Abstract

Egg contamination by Salmonella Enteritidis has remained a significant public health problem for nearly two decades, and Salmonella Heidelberg has also been recently implicated in egg-transmitted human illness. Colonization of the intestinal tract is a necessary precursor to the invasion of reproductive organs and subsequent deposition inside eggs laid by infected hens, but the relationship between the persistence of Salmonella in the intestinal tract and the likelihood of egg contamination has been uncertain. In this study, groups of laying hens were inoculated with large oral doses of strains of Salmonella Enteritidis and Salmonella Heidelberg, including variants of the original parent strains that had been reisolated from eggs laid by infected hens in a prior study.
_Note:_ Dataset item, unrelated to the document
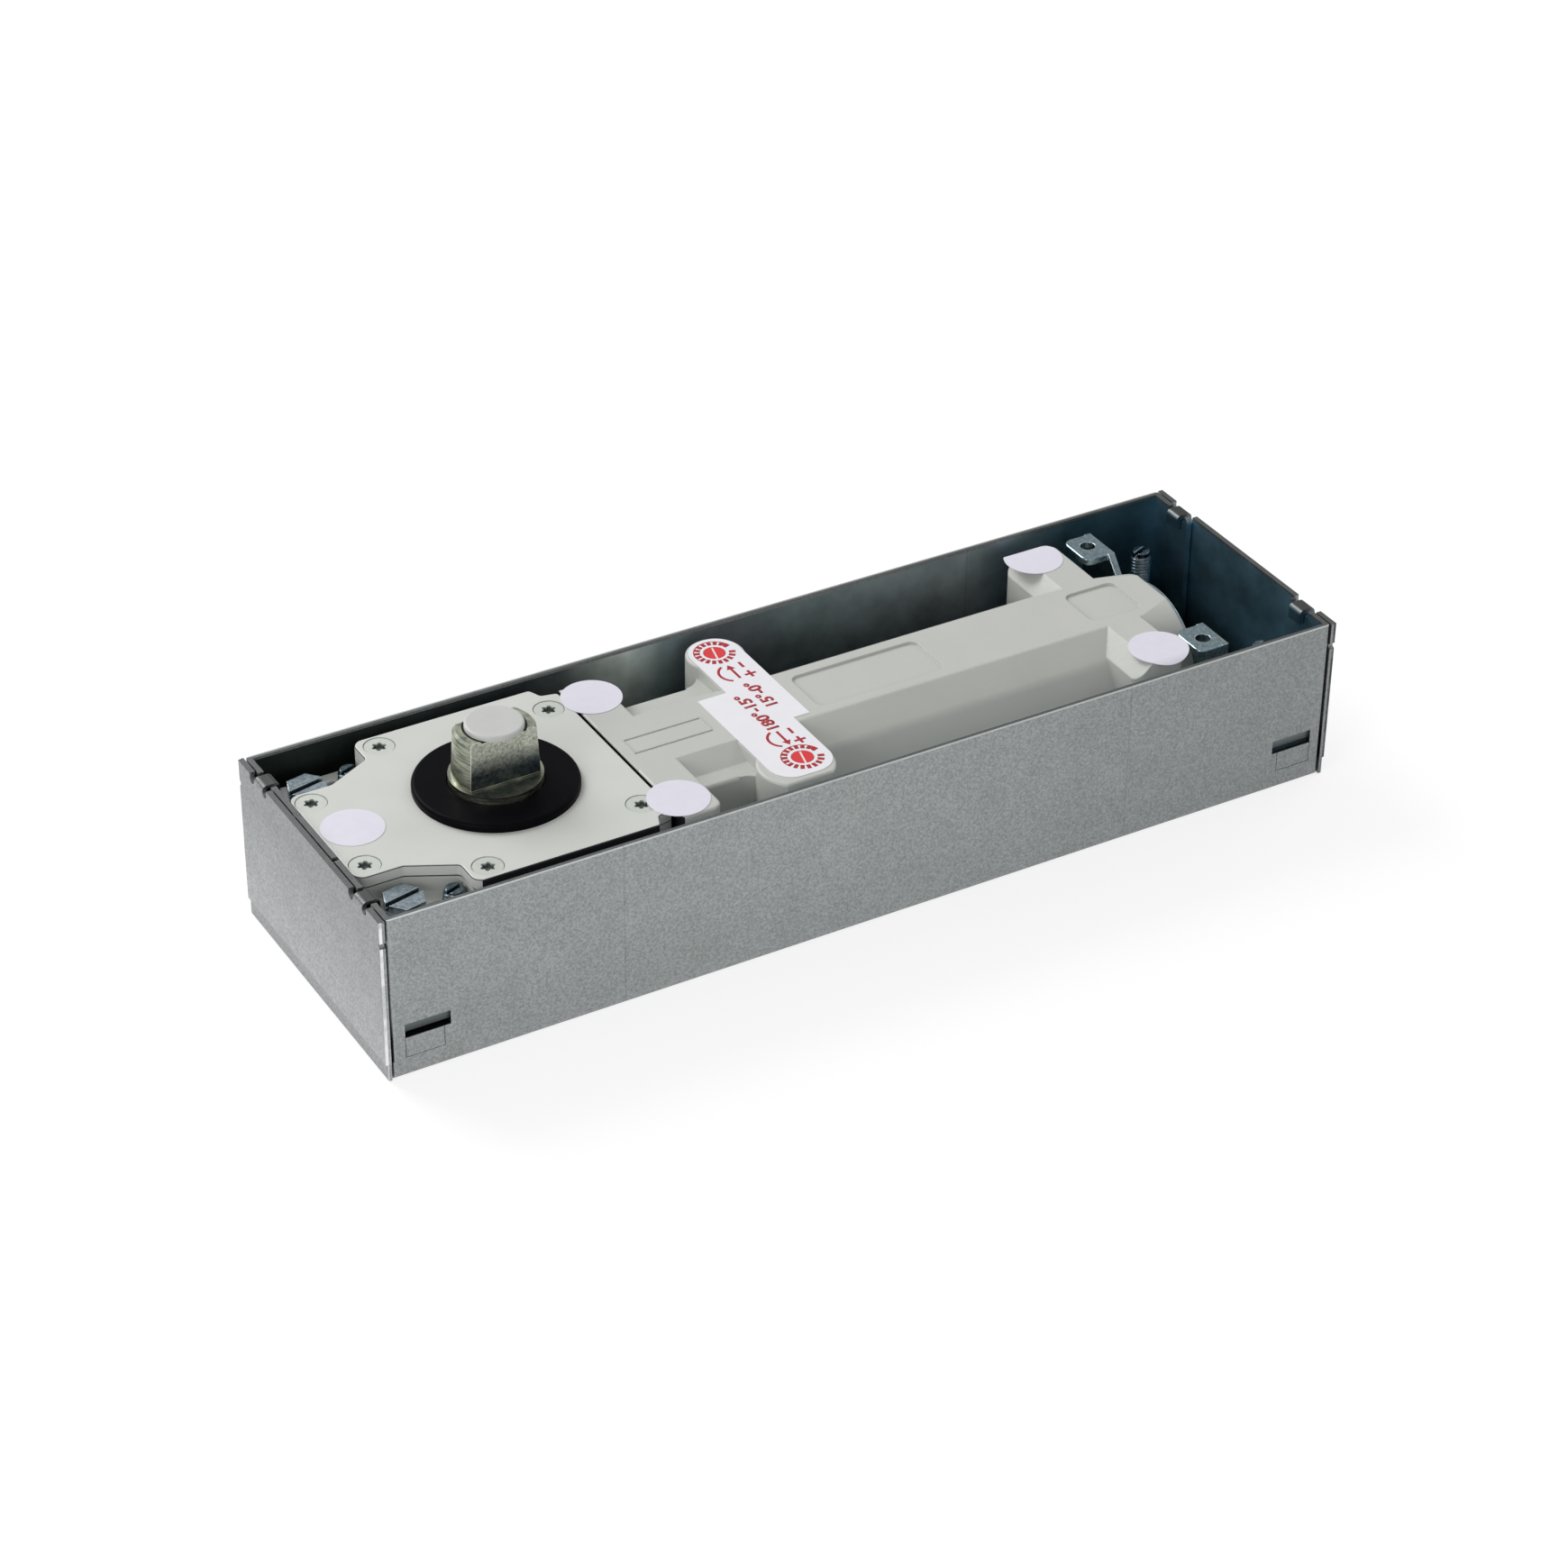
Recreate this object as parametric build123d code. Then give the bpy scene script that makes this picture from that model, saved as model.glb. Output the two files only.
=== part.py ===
from build123d import *
import math
import os

# A floor spring: a cam-action door closer that lies in a sheet-steel cement box under the threshold.
# Millimetres. The origin is at the middle of the box's underside, X runs along the box away from the
# spindle end, Y across it away from the front wall, and Z up.

os.makedirs("parts", exist_ok=True)

# Driving sizes
box_length = 285.0
box_width = 83.0
box_height = 48.0
sheet = 1.5
panel_gap = 0.4
spindle_inset = 52.7
mechanism_height = 24.0
cover_top = 47.0
spindle_turn_range = math.pi
piston_travel = 12.0

# Clearances
overrun = 1.0
running_fit = 0.05
seat_fit = 0.02
cam_clearance = 0.15

# Places shared by several pieces
end_face = box_length/2
wall_face = box_width/2
spindle_x = spindle_inset - end_face
flange_outer = end_face - sheet - panel_gap
flange_inner = flange_outer - sheet
wall_inner = wall_face - sheet
housing_bottom = 4.5
foot_top = 39.5
foot_thickness = 6.0
foot_bottom = foot_top - foot_thickness
housing_end_gap = 0.5
housing_start = -(flange_inner - housing_end_gap)
wall_gap = 4.0
shoulder_reach = 34.6
shoulder_length = 11.5
shoulder_back_inset = 3.6
block_half_width = wall_inner - wall_gap
shoulder_start = spindle_x + shoulder_reach
shoulder_end = shoulder_start + shoulder_length
cover_thickness = 3.0
gasket_thickness = 0.5
cover_bottom = cover_top - cover_thickness
gasket_bottom = cover_bottom - gasket_thickness
end_room = 31.8
round_end_length = 11.1
cross_block_length = 15.6
housing_end = end_face - end_room
cross_block_end = housing_end - round_end_length
cross_block_start = cross_block_end - cross_block_length
barrel_length = cross_block_start - shoulder_end
chamber_radius = 28.5
bore_radius = 16.0
pin_radius = 3.0
roller_radius = 8.0
roller_pitch = 23.0
roller_x = spindle_x + roller_pitch


def keep(shape, node):
    """Write one node's STEP file."""
    shape.label = node
    export_step(shape, f"parts/{node}.step")


def block(x_low, x_high, y_low, y_high, z_low, z_high):
    centre = Pos((x_low + x_high)/2, (y_low + y_high)/2, (z_low + z_high)/2)
    return centre * Box(x_high - x_low, y_high - y_low, z_high - z_low)


def rod(radius, z_low, z_high, x=0, y=0):
    return Pos(x, y, (z_low + z_high)/2) * Cylinder(radius, z_high - z_low)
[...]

The shedding of Salmonella in voided feces was monitored for 6 wk postinoculation, and all eggs laid by infected hens between 5 and 22 days postinoculation were cultured for Salmonella in their contents. The mean duration of fecal shedding was significantly longer for the previously passaged Salmonella strains (26.7 days) than for the original parent strains (17.5 days), and the passaged strains caused a significantly higher frequency of egg contamination (6.4%) than did the parent strains (3.3%). However, the duration of fecal shedding and the frequency of egg contamination were not correlated for any of the Salmonella Enteritidis or Salmonella Heidelberg strains.